Parkinson Disease–specific Disability
Both Nordic Walking and walking groups saw improvements in posture, reduced freezing and faster alternating movements. The Nordic Walking group significantly improved postural stability and gait pattern.
Quality of Life
The Nordic Walking and walking groups felt that their memory had improved and concentration.
The Nordic Walking group significantly increased their stride length over both the walking group and flexibility group. The Nordic Walking group was also significantly better at maintaining the same stride length. Stride length variability has been associated with increased risk of falling and instability. Further gait improvements were also seen in the Nordic Walking group being able to decrease stride time and a decrease in double stance phrase.
Both the walking and Nordic Walking groups increased their walking velocity significantly however there was no difference between the two groups. The Nordic Walking group demonstrated significantly lower heart rate than the other two groups.
All three exercise groups made improvements from initial testing, however the walking and Nordic Walking groups made significantly greater improvements in all aspects tested. The Nordic Walking group was superior in improving gait pattern and style and postural stability. This is an important result as gait changes are a significant primary symptom of Parkinson’s and changes can lead to increased risk of falls and reduced mobility resulting in reduced quality of life.

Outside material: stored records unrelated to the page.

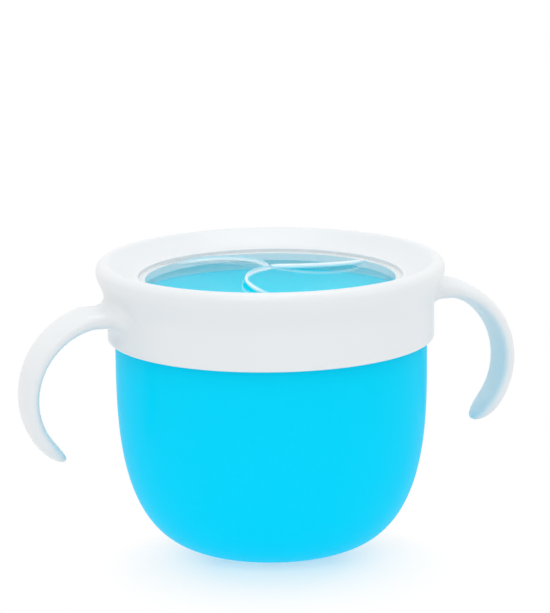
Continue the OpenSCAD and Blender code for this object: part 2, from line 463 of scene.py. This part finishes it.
def plugPoints():                                # flange, plug and the inside of the skirt
    s = lidShape
    top = cupShape["height"]
    skirtInside = cupShape["radius"] + s["fit"]
    plugOutside = cupShape["radius"] - cupShape["wall"] - s["fit"]
    plugInside = plugOutside - s["plugWall"]
    edge = s["edge"]
    plugFoot = top - s["plugDepth"] + edge
    points = [(s["holeRadius"] + s["lipReach"] + s["funnelGap"], top), (s["holeRadius"], top),
              (s["holeRadius"], top - s["flange"]), (plugInside, top - s["flange"])]
    points += arcPoints(plugInside + edge, plugFoot, edge, 180, 270, 4)
    points += arcPoints(plugOutside - edge, plugFoot, edge, 270, 360, 4)
    points += [(plugOutside, top), (skirtInside, top)]
    points += [(skirtInside, s["foot"] + edge), (skirtInside + s["bevel"], s["foot"])]
    return points


def lidFinish():
    paint = newFinish("whitePlastic")
    s = lidShape
    cloud = paint.noise(s["cloud"], detail=3)
    return paint.surface(paint.node("ShaderNodeBsdfPrincipled", values={
        "Base Color": paint.mix(cloud * s["paleClouds"], s["colour"], s["paleColour"]),
        "Roughness": paint.band(cloud, 0.0, 1.0, *s["roughness"]), "IOR": 1.5,
        "Subsurface Weight": s["glowShare"], "Subsurface Radius": (1.0, 1.0, 1.0),
        "Subsurface Scale": s["glowDepth"],
        "Normal": paint.bump(paint.noise(grain["size"], detail=2), grain["depth"], grain["strength"])}))


whitePlastic = lidFinish()
lidProfile = skirtPoints() + rimPoints() + plugPoints()
piece("lidRing", spinProfile(lidProfile), whitePlastic, "lid_ring", "lid_body")
print("lid ring is made")


handleShape = {
    "centre": (48 * mm, cupShape["height"] - 28.5 * mm),
    "topRadius": 22.3 * mm,
    "tipRadius": 19.8 * mm,
    "tipAngle": 56,                              # below level
    "thick": 4.8 * mm,
    "wide": 13.5 * mm,
    "tipThick": 4.2 * mm,
    "tipWide": 10.5 * mm,
    "rootThick": 3.0 * mm,                       # added where it leaves the lid
    "rootWide": 5.0 * mm,
    "rootFade": 5.0 * mm,
    "fillet": 4.4 * mm,                          # radius of the sweep into the lid
    "filletSteps": 12,
    "seam": (0.8 * mm, 0.02 * mm),               # how far the sweep's hem runs on and dips into the lid
    "anchor": 0.9 * mm,                          # depth of the hem's end inside the skirt
    "leave": 0.075,                              # share of the arc at which the sweep ends
    "capShare": 0.16,                            # share of the arc that the round tip takes
    "capSteps": 10,
    "gripSteps": 44,
    "around": 56,                                # corners round the section
    "power": 2.5,                                # how square the section is
}


def handleSection(u, size=1.0):                  # middle, outward direction, thickness and width
    s = handleShape
    turn = math.radians(90 - u * (90 + s["tipAngle"]))
    r = lerp(s["topRadius"], s["tipRadius"], u)
    out = Vector((math.cos(turn), 0, math.sin(turn)))
    middle = Vector((s["centre"][0], 0, s["centre"][1])) + out * r
    root = math.exp(-max(middle.x - lidShape["skirtRadius"], 0) / s["rootFade"])
    thick = lerp(s["thick"], s["tipThick"], ease(u)) + s["rootThick"] * root
    wide = lerp(s["wide"], s["tipWide"], ease(u)) + s["rootWide"] * root
    return middle, out, thick * size, wide * size


def placeRing(ring, middle, out, thick, wide):
    p = 2 / handleShape["power"]
    for i, vert in enumerate(ring):
        a = math.tau * i / len(ring)
        c = math.cos(a)
        t = math.sin(a)
        vert.co = (middle + out * (thick / 2 * math.copysign(abs(c) ** p, c))
                   + Vector((0, wide / 2 * math.copysign(abs(t) ** p, t), 0)))


def nextRing(bm, ring):
    edges = [bm.edges.get((a, b)) for a, b in zip(ring, ring[1:] + ring[:1])]
    made = bmesh.ops.extrude_edge_only(bm, edges=edges)["geom"]
    verts = {v for v in made if isinstance(v, bmesh.types.BMVert)}
    return [next(e.other_vert(v) for e in v.link_edges if e.other_vert(v) in verts) for v in ring]


def sweepRows():                                 # each ring's gap to the wall and spread round the handle
    s = handleShape
    spread, dip = s["seam"]
    rows = [(-s["anchor"], s["fillet"] + spread), (-dip, s["fillet"] + spread)]
    for k in range(s["filletSteps"] + 1):
        turn = math.radians(90 * (1 - k / s["filletSteps"]))
        rows.append((s["fillet"] * (1 - math.sin(turn)), s["fillet"] * (1 - math.cos(turn))))
    return rows


def sweepOut(bm, ring):                          # from inside the skirt out to the handle's first section
    middle, out, thick, wide = handleSection(handleShape["leave"])
    placeRing(ring, middle, out, thick, wide)
    start = [v.co.copy() for v in ring]
    outwards = []
    for p in start:
        off = p - middle
        outwards.append(Vector((0, off.y / wide ** 2, off.z / thick ** 2)).normalized())
    for k, (gap, spread) in enumerate(sweepRows()):
        if k:
            ring = nextRing(bm, ring)
        for vert, p, away in zip(ring, start, outwards):
            y = p.y + away.y * spread
            z = p.z + away.z * spread
            wall = math.sqrt(max(skirtRadiusAt(z) ** 2 - y * y, 0))
            vert.co = (wall + gap, y, z)
    return ring


def makeHandle(name, node, side):
    s = handleShape
    bm = bmesh.new()
    ring = bmesh.ops.create_circle(bm, cap_ends=False, segments=s["around"], radius=s["thick"])["verts"]
    ring = sweepOut(bm, ring)
    for i in range(s["gripSteps"] + 1):
        ring = nextRing(bm, ring)
        placeRing(ring, *handleSection(lerp(s["leave"], 1 - s["capShare"], i / s["gripSteps"])))
    for i in range(1, s["capSteps"]):
        a = math.radians(90 * i / s["capSteps"])
        ring = nextRing(bm, ring)
        placeRing(ring, *handleSection(1 - s["capShare"] * (1 - math.sin(a)), math.cos(a)))
    bmesh.ops.pointmerge(bm, verts=ring, merge_co=handleSection(1.0)[0])
    if side < 0:
        bmesh.ops.scale(bm, vec=(-1, 1, 1), verts=bm.verts)
    cap = bmesh.ops.holes_fill(bm, edges=[e for e in bm.edges if e.is_boundary], sides=0)["faces"]
    bmesh.ops.poke(bm, faces=cap)
    bmesh.ops.recalc_face_normals(bm, faces=bm.faces)
    piece(name, bm, whitePlastic, node, "lid_body", sharp=60)


makeHandle("handleRight", "handle_right", 1)
makeHandle("handleLeft", "handle_left", -1)
print("handles are made")


insertShape = {
    "count": 3,
    "firstAngle": -45,                           # direction of the first flap's hinge line
    "webThick": 1.4 * mm,
    "sheetThick": 1.0 * mm,
    "beadRadius": 0.7 * mm,
    "beadStart": 3 * mm,                         # the bead grows over this length from the middle
    "beadFade": 8 * mm,                          # and runs out over this length before the ring
    "slitRadius": 20 * mm,
    "slitWidth": 0.5 * mm,
    "tipGap": 0.3 * mm,                          # from the axis to the flaps' tips
    "webLap": 0.1 * mm,                          # how far a flap's sheet runs into the ring
    "rise": 2.2 * mm,                            # of the middle over the hinge lines
    "bendSoft": 2.0 * mm,                        # roundness of the bend at a hinge line
    "bendLength": 4.5 * mm,                      # width of the strip that bends when a flap moves
    "rows": (56, 52),                            # steps of a flap's grid, outwards and across
    "rowPower": 1.15,                            # closer rows near the middle
    "colour": (0.93, 0.98, 1.0, 1),
    "milk": 0.02,                                # how milky a clear face is, straight on
    "edgeGlintAlpha": 0.9,                             # painted highlight: white added along the beads, where the real ones glint
    "leadFade": 1.2,                             # how far that reaches, in bead radii
    "trailGlint": 0.3,                           # painted highlight along a flap's thin edge, as a share of the bead's
    "glancing": 5.0,                             # how fast the glare grows towards a low view
    "glare": 0.12,
    "cloud": 9 * mm,
    "roughness": (0.12, 0.18),
    "grain": 0.6 * mm,
    "grainDepth": 0.01 * mm,
    "grainStrength": 0.4,
}
insertShape["ringInside"] = lidShape["holeRadius"] - insertShape["webThick"]
insertShape["hingeRadius"] = insertShape["ringInside"] * math.cos(math.pi / insertShape["count"])
insertShape["hingeHeight"] = cupShape["height"] + lidShape["lipThick"]
slitEnd = math.acos(insertShape["ringInside"] / (2 * insertShape["slitRadius"]))
lobeAngle = slitEnd - math.pi / insertShape["count"]
nextLobe = lobeAngle + math.tau / insertShape["count"]


def insertFinish():
    paint = newFinish("clearSoftPlastic")
    s = insertShape
    cloud = paint.noise(s["cloud"], detail=3)
    normal = paint.bump(paint.noise(s["grain"], detail=2), s["grainDepth"], s["grainStrength"])
    facing = paint.node("ShaderNodeLayerWeight", values={"Blend": 0.5, "Normal": normal}, out="Facing")
    glare = facing ** s["glancing"] * s["glare"]
    return paint.surface(paint.node("ShaderNodeBsdfPrincipled", values={
        "Base Color": s["colour"], "Roughness": paint.band(cloud, 0.3, 0.7, *s["roughness"]),
        # painted highlight: the alpha turns the sheet white along its edges
        "IOR": 1.46, "Alpha": s["milk"] + paint.painted("paintedEdgeGlint") * s["edgeGlintAlpha"] + glare,
        "Normal": normal}))


clearSoft = insertFinish()


def insertRingProfile():
    s = insertShape
    top = cupShape["height"]
    low = top - lidShape["flange"]
    lip = lidShape["lipThick"]
    hole = lidShape["holeRadius"]
    lipMiddle = hole + lidShape["lipReach"] - lip / 2
    web = s["webThick"]
    lower = [(s["ringInside"], low - lip)] + arcPoints(lipMiddle, low - lip / 2, lip / 2, -90, 90, 8)
    upper = arcPoints(lipMiddle, top + lip / 2, lip / 2, -90, 90, 8)
    crown = arcPoints(hole - web / 2, s["hingeHeight"] + s["sheetThick"] / 2, web / 2, 20, 180, 8)
    return lower + [(hole, low), (hole, top)] + upper + crown


def slitAngle(radius, wall, lobe):               # direction at which a slit's wall crosses a circle
    a = insertShape["slitRadius"]
    share = (radius * radius + a * a - wall * wall) / (2 * radius * a)
    return lobe - math.acos(max(-1, min(1, share)))


def sheetHeight(x):                              # height over the hinge plane at a distance from the axis
    s = insertShape
    slope = s["rise"] / s["hingeRadius"]
    inward = s["hingeRadius"] - x
    return slope * (inward + math.sqrt(inward * inward + s["bendSoft"] ** 2)) / 2


def edgeHalf(distance, radius):                  # half thickness of a round edge
    if distance <= 0:
        return 0.0
    if distance >= radius:
        return radius
    return math.sqrt(radius * radius - (radius - distance) ** 2)


def lobeCentre(angle):
    return Vector((math.cos(angle), math.sin(angle))) * insertShape["slitRadius"]


def flapPoint(u, t):                             # place, half thickness and painted edge highlight, outwards u and across t
    s = insertShape
    half = s["sheetThick"] / 2
    bead = s["beadRadius"]
    leadWall = s["slitRadius"] - s["slitWidth"] / 2
    trailWall = s["slitRadius"] + s["slitWidth"] / 2
    first = s["tipGap"]
    last = s["ringInside"] + s["webLap"]
    radius = lerp(first, last, u ** s["rowPower"])
    a = lerp(slitAngle(radius, leadWall, lobeAngle), slitAngle(radius, trailWall, nextLobe), t)
    flat = Vector((radius * math.cos(a), radius * math.sin(a)))
    lead = leadWall - (flat - lobeCentre(lobeAngle)).length if a < lobeAngle else leadWall
    trail = (flat - lobeCentre(nextLobe)).length - trailWall
    tail = ease((last - radius) / s["beadFade"])
    # painted highlight, strongest right at a bead's edge
    glint = max(1 - ease(lead / (s["leadFade"] * bead)), s["trailGlint"] * (1 - ease(trail / half)))
    if min(lead, trail, radius - first, last - radius) < 0.001 * mm:
        return flat, 0, tail * glint             # the two sheets meet along every edge
    beadNow = lerp(half, bead, tail * ease(radius / s["beadStart"]))
    bulge = math.sqrt(max(beadNow ** 2 - (lead - beadNow) ** 2, 0)) if lead <= 2 * beadNow else 0
    body = max(min(edgeHalf(lead, half), edgeHalf(trail, half)), bulge)
    return flat, min(body, edgeHalf(trail, bead)), tail * glint


def makeFlap(k):
    s = insertShape
    turn = Matrix.Rotation(math.radians(s["firstAngle"]) + math.tau * k / s["count"], 3, "Z")
    bm = bmesh.new()
    # painted edge highlight, kept on the mesh's points
    glint = bm.verts.layers.float.new("paintedEdgeGlint")
    bmesh.ops.create_grid(bm, x_segments=s["rows"][0], y_segments=s["rows"][1], size=0.5)
    twin = bmesh.ops.duplicate(bm, geom=bm.faces[:])["geom"]
    under = {v for v in twin if isinstance(v, bmesh.types.BMVert)}
    bmesh.ops.reverse_faces(bm, faces=[f for f in twin if isinstance(f, bmesh.types.BMFace)])
    for vert in bm.verts:
        across = (1 - math.cos(math.pi * (vert.co.y + 0.5))) / 2
        flat, half, vert[glint] = flapPoint(vert.co.x + 0.5, across)
        middle = s["hingeHeight"] + sheetHeight(flat.x)
        vert.co = turn @ Vector((flat.x, flat.y, middle - half if vert in under else middle + half))
    closeUp(bm)
    flap = piece(f"flap{k + 1}", bm, clearSoft, f"flap_{k + 1}", sharp=70)
    strip = turn @ Vector((s["bendLength"] / 2, 0, 0))
    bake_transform(flap)


piece("insertRing", spinProfile(insertRingProfile()), clearSoft, "flap_ring", "lid_body")
for k in range(insertShape["count"]):
    makeFlap(k)
print("soft insert is made")

bpy.context.scene.view_settings.view_transform = "Standard"
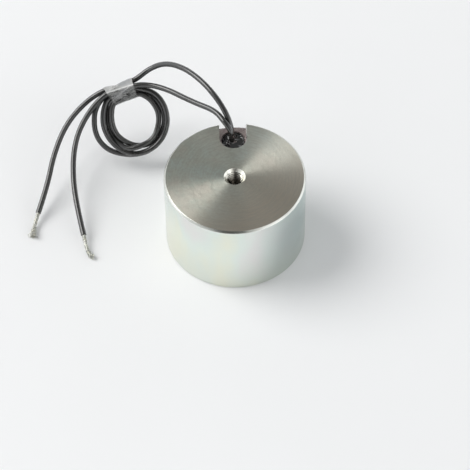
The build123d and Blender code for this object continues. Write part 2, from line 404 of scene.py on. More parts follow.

# The faced back: its rings spread a light into a bow-tie. It is greener to the rear left. Painted shade makes
# it darker and browner to the front right, and a painted highlight makes it paler to the rear right.
turned_back, shader, place = new_material(
    "turned_back", metallic=1.0, anisotropic=0.9, anisotropic_rotation=0.25
)
tint = tinted(turned_back, place, 110.0, (0.55, 0.615, 0.565), (0.55, 0.585, 0.515), (0.585, 0.565, 0.495))
marks = turned_with(turned_back, place, 0.00022)
spots = ranged(turned_back, noisy(turned_back, place, 1400.0, 3.0), 0.0, 0.5, 0.4, 0.7)
colour = blended(turned_back, spots, tint["Color"], (0.42, 0.41, 0.36, 1))
# Painted shade: darker and browner towards the front right
painted_shade_front_right = ranged(turned_back, along_line(turned_back, place, (1, -1, 0)), 0.0, 0.85, -0.006, 0.018)
colour = blended(turned_back, painted_shade_front_right, colour, (0.52, 0.455, 0.375, 1))
# Painted highlight: paler towards the rear right, where the bow-tie's lobe lies
painted_highlight_rear_right = ranged(turned_back, along_line(turned_back, place, (1, 1.5, 0)), 0.0, 0.32, 0.002, 0.020)
colour = blended(turned_back, painted_highlight_rear_right, colour, (0.81, 0.80, 0.725, 1))
darker_rings = ranged(turned_back, marks["Rings"], 0.0, 0.42, 0.35, 0.65)
colour = blended(turned_back, darker_rings, colour, (0.41, 0.40, 0.35, 1))
roughness = ranged(turned_back, marks["Rings"], 0.29, 0.38, 0.3, 0.7)
finished(turned_back, shader, colour, roughness, marks["Height"], 0.05, 0.00002)
ringed(turned_back, shader)

# The milled slot: duller, with a pinkish cast
milled_slot, shader, place = new_material("milled_slot", metallic=1.0)
tint = tinted(milled_slot, place, 500.0, (0.46, 0.38, 0.375), (0.54, 0.47, 0.45), (0.36, 0.29, 0.29))
roughness = ranged(milled_slot, tint["Mask"], 0.26, 0.4)
cutter_marks = noisy(milled_slot, place, 2500.0)
finished(milled_slot, shader, tint["Color"], roughness, cutter_marks, 0.3, 0.00002)

# The tapped hole: bright cut steel, with painted shade in the thread's grooves and towards the bottom
tapped_hole, shader, place = new_material("tapped_hole", metallic=1.0)
tint = tinted(tapped_hole, place, 600.0, (0.84, 0.83, 0.76), (0.78, 0.78, 0.71), (0.74, 0.72, 0.65))
height = in_parts(tapped_hole, place)["Z"]
# Painted shade: near black towards the bottom of the hole
out_of_painted_shade = ranged(tapped_hole, height, 0.0, 1.0, pot_height - 0.0042, pot_height - 0.0010)
colour = blended(tapped_hole, out_of_painted_shade, (0.10, 0.09, 0.075, 1), tint["Color"])
outwards = from_axis(tapped_hole, place)
# Painted shade in the thread's grooves below the mouth
in_groove = ranged(tapped_hole, outwards, 0.0, 1.0, thread_crest + 0.00008, thread_crest + 0.00025)
below_mouth = ranged(tapped_hole, height, 0.9, 0.0, pot_height - 0.00105, pot_height - 0.0009)
painted_groove_shade = reckoned(tapped_hole, "MULTIPLY", in_groove, below_mouth)
colour = blended(tapped_hole, painted_groove_shade, colour, (0.09, 0.08, 0.065, 1))
in_mouth = ranged(tapped_hole, height, 0.0, 0.1, pot_height - 0.001, pot_height - 0.0007)
roughness = reckoned(tapped_hole, "ADD", in_mouth, ranged(tapped_hole, tint["Mask"], 0.14, 0.24))
chatter = noisy(tapped_hole, place, 3000.0)
finished(tapped_hole, shader, colour, roughness, chatter, 0.2, 0.00002)

# Which finish each face of the pot has, by where the face lies
hole_reach = thread_mouth + 0.00013
hole_end = 0.016
just_below_back = pot_height - 0.00002
slot_walls = (groove_top - 0.0005, pot_height - broken_edge)
slot_reach = slot_half_width + 0.0003
slot_start = 0.0098
inside_rim = pot_radius - 0.00005
pot_finishes = (plated_side, turned_back, milled_slot, tapped_hole)
for finish in pot_finishes:
    pot.data.materials.append(finish)
for face in pot.data.polygons:
    x, y, z = face.center
    outwards = math.hypot(x, y)
    in_slot = abs(x) < slot_reach and y > slot_start and outwards < inside_rim
    finish = plated_side
    if outwards < hole_reach and z > hole_end:
        finish = tapped_hole
    elif z > just_below_back:
        finish = turned_back
    elif in_slot and slot_walls[0] < z <= slot_walls[1]:
        finish = milled_slot
    face.material_index = pot_finishes.index(finish)
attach(pot, "root")
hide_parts("pot_body")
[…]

- Nordic Walking is superior to just walking in improving gait pattern, reducing heart rate and postural stability.
- Exercise has been shown to improve neural plasticity, promoting axon outgrowth and increasing synapses in the brain. Nordic Walking has the ability to stimulate an increase in the above changes due to the increased demands on coordination with the poles.
- Nordic Walking technique was difficult for some patients to learn: 17 patients performed great technique, 10 performed good technique and 3 performed poorly. This highlights the need to be taught how to Nordic Walking correctly and to have regular reviews by an International Nordic Walking Federation (INWA) instructor. Learning is also best achieved with intensive input – regularly three times a week is good to aim for.
- All patients that learned Nordic Walking continued regularly after the research project was completed and set up their own social groups to walk in, including their partners and friends.